Sat 07 Jan 2012 04:02:53
Name :d
Email :WRT
Message
When I was in the Army The Packers were my favorite team and they were so dad gummed good beck then.
Sat 07 Jan 2012 10:22:48
Name :WRT
Email :d
Message
I think so.
Fri 06 Jan 2012 01:49:14
Name :d
Email :WRT
Message
They wear MVHS colors, don't they?
Thu 05 Jan 2012 11:55:13
Name :WRT
Email :
Message
My gripe is about all these loyal Packer "fans" that have suddenly appeared after last year's Superbowl. Many of 'em can't even name two players or what state the team is from!
Thu 05 Jan 2012 03:35:47
Name :d
Email :
Message
monster truck behind you at night with those darned blue lights. GRRRRRR
Wed 04 Jan 2012 06:28:24
Name :d
Email :
Message
I think one of the most irritating things is buying all these "green" shopping bags in stores. Then go shopping but leave those bags in the car. Then having to deal with all those plastic bage. Then get home and save all those plastic bags for some unknown use. does that make me a horder then?
Tue 03 Jan 2012 11:20:17
Name :some yahoo
Email :JEEZE
Message
I'll make that wish to be granted to you.
Tue 03 Jan 2012 07:39:19
Name :Jeeze
Email :
Message
Wish?? Who wished for anything? Not me. I merely made a statement.
Tue 03 Jan 2012 07:00:39
Name :the Great Carnac
Email :to Jeeze
Message
May you get your wish a thousand-fold.
Tue 03 Jan 2012 11:05:34
Name :Jeeze
Email :
Message
I'd rather have a drunk behind me than some yahoo eating chicken.
Mon 02 Jan 2012 03:44:39
Name :d
Email :Crossing the border
Message
I bought Some Colonel's chicken on the way home and the smell made me pull over and grab a couple pieces to eat on the way home. cars were honking at me for eating chicken and driving? Why aren't the this pushy at drunk drivers????
Sun 01 Jan 2012 12:30:39
Name :Webmaster
Email :refreshed
Message

This board has been refreshed for the new year, except for today's posts.
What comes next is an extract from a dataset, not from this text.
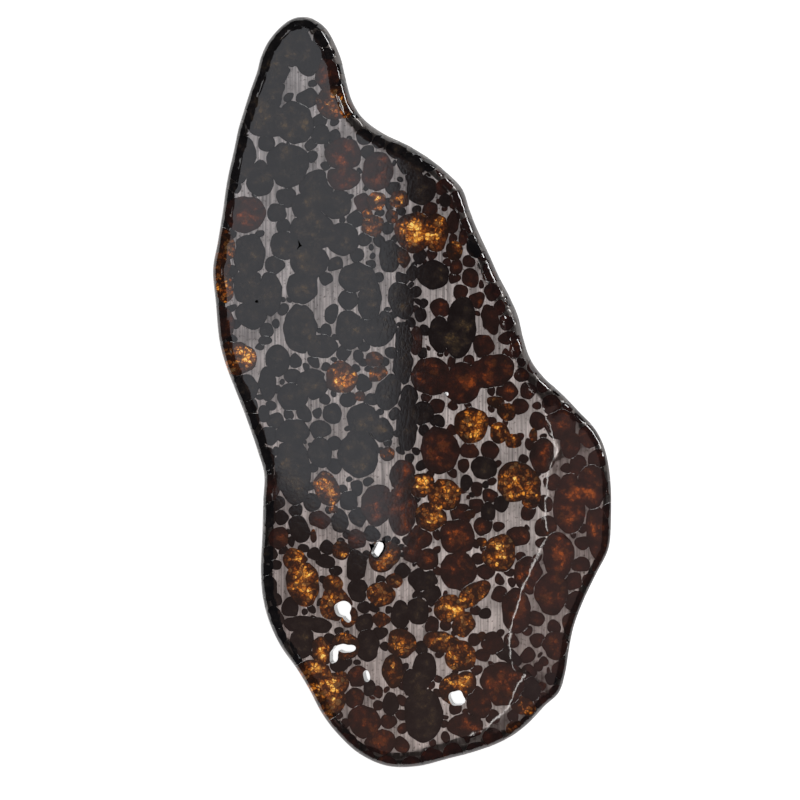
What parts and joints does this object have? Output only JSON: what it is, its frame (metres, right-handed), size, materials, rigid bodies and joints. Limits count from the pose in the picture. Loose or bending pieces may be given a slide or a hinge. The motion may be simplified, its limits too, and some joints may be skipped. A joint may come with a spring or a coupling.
{
  "type": "pallasite meteorite slice",
  "caption": "Polished slice of a pallasite meteorite: rounded amber, brown and dark olivine crystals set in a nickel-iron network.",
  "frame": {"origin": "centre of the slice's length and width, on the plane of its back face", "axes": "+Y along the slice towards its narrow tip, +X towards the wide ground flank, +Z out of the polished front face"},
  "size_m": [0.0806, 0.1508, 0.004],
  "materials": {
    "metal": "polished nickel-iron with fine lapping streaks",
    "amber": "polished see-through amber olivine",
    "brown": "polished red-brown olivine, see-through at thin edges",
    "dark": "polished dark olivine that lets little light through"
  },
  "bodies": {
    "root": {"amber_olivine_01": "amber", "amber_olivine_02": "amber", "amber_olivine_03": "amber", "amber_olivine_04": "amber", "amber_olivine_05": "amber", "amber_olivine_06": "amber", "amber_olivine_07": "amber", "amber_olivine_08": "amber", "amber_olivine_09": "amber", "amber_olivine_10": "amber", "amber_olivine_11": "amber", "amber_olivine_12": "amber", "amber_olivine_13": "amber", "amber_olivine_14": "amber", "amber_olivine_15": "amber", "amber_olivine_16": "amber", "amber_olivine_17": "amber", "amber_olivine_18": "amber", "amber_olivine_19": "amber", "amber_olivine_20": "amber", "brown_olivine_01": "brown", "brown_olivine_02": "brown", "brown_olivine_03": "brown", "brown_olivine_04": "brown", "brown_olivine_05": "brown", "brown_olivine_06": "brown", "brown_olivine_07": "brown", "brown_olivine_08": "brown", "brown_olivine_09": "brown", "brown_olivine_10": "brown", "brown_olivine_11": "brown", "brown_olivine_12": "brown", "brown_olivine_13": "brown", "brown_olivine_14": "brown", "brown_olivine_15": "brown", "brown_olivine_16": "brown", "dark_olivine_01": "dark", "dark_olivine_02": "dark", "dark_olivine_03": "dark", "dark_olivine_04": "dark", "dark_olivine_05": "dark", "dark_olivine_06": "dark", "dark_olivine_07": "dark", "dark_olivine_08": "dark", "dark_olivine_09": "dark", "dark_olivine_10": "dark", "dark_olivine_11": "dark", "dark_olivine_12": "dark", "dark_olivine_13": "dark", "dark_olivine_14": "dark", "dark_olivine_15": "dark", "dark_olivine_16": "dark", "dark_olivine_17": "dark", "dark_olivine_18": "dark", "dark_olivine_19": "dark", "dark_olivine_20": "dark", "dark_olivine_21": "dark", "dark_olivine_22": "dark", "dark_olivine_23": "dark", "nickel_iron_matrix": "metal"}
  },
  "joints": []
}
To see past posts, visit the archives.

Sun 01 Jan 2012 09:05:43
Name :d
Email :Henry
Message
OK, now I have a plan. I do park st the farthest spot from the doors of the store. Now I'll just cheat and park far, but closer to the OK Corral. I call that taking a little and giving a little. And making ns happier if he goes to the same store some day.